- **WRITTEN INSTRUCTION**
Repeat the material below exactly, line for line.

══════════

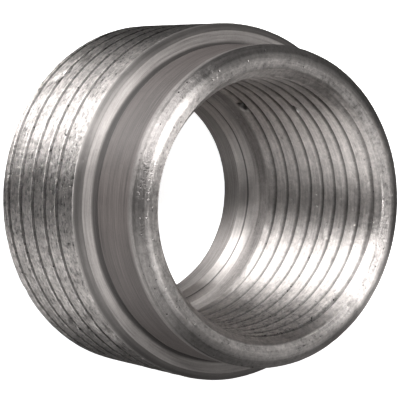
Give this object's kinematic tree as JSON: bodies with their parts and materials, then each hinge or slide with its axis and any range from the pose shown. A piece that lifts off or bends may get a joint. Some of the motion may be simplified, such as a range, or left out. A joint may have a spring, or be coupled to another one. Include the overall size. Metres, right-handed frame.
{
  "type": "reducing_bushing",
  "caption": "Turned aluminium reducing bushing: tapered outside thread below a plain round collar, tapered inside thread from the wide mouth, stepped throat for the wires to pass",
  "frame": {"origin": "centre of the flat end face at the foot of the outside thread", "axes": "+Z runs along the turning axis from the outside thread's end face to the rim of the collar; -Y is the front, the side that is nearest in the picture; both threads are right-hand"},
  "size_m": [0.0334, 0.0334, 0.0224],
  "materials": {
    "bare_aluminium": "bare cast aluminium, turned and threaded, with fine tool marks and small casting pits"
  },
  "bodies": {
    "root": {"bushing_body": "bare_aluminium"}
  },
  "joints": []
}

══════════

- **FINISHED ANSWER**
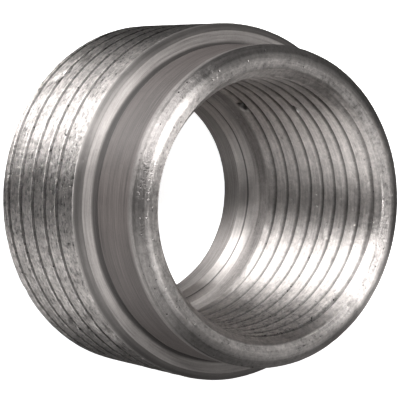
Give this object's kinematic tree as JSON: bodies with their parts and materials, then each hinge or slide with its axis and any range from the pose shown. A piece that lifts off or bends may get a joint. Some of the motion may be simplified, such as a range, or left out. A joint may have a spring, or be coupled to another one. Include the overall size. Metres, right-handed frame.
{
  "type": "reducing_bushing",
  "caption": "Turned aluminium reducing bushing: tapered outside thread below a plain round collar, tapered inside thread from the wide mouth, stepped throat for the wires to pass",
  "frame": {"origin": "centre of the flat end face at the foot of the outside thread", "axes": "+Z runs along the turning axis from the outside thread's end face to the rim of the collar; -Y is the front, the side that is nearest in the picture; both threads are right-hand"},
  "size_m": [0.0334, 0.0334, 0.0224],
  "materials": {
    "bare_aluminium": "bare cast aluminium, turned and threaded, with fine tool marks and small casting pits"
  },
  "bodies": {
    "root": {"bushing_body": "bare_aluminium"}
  },
  "joints": []
}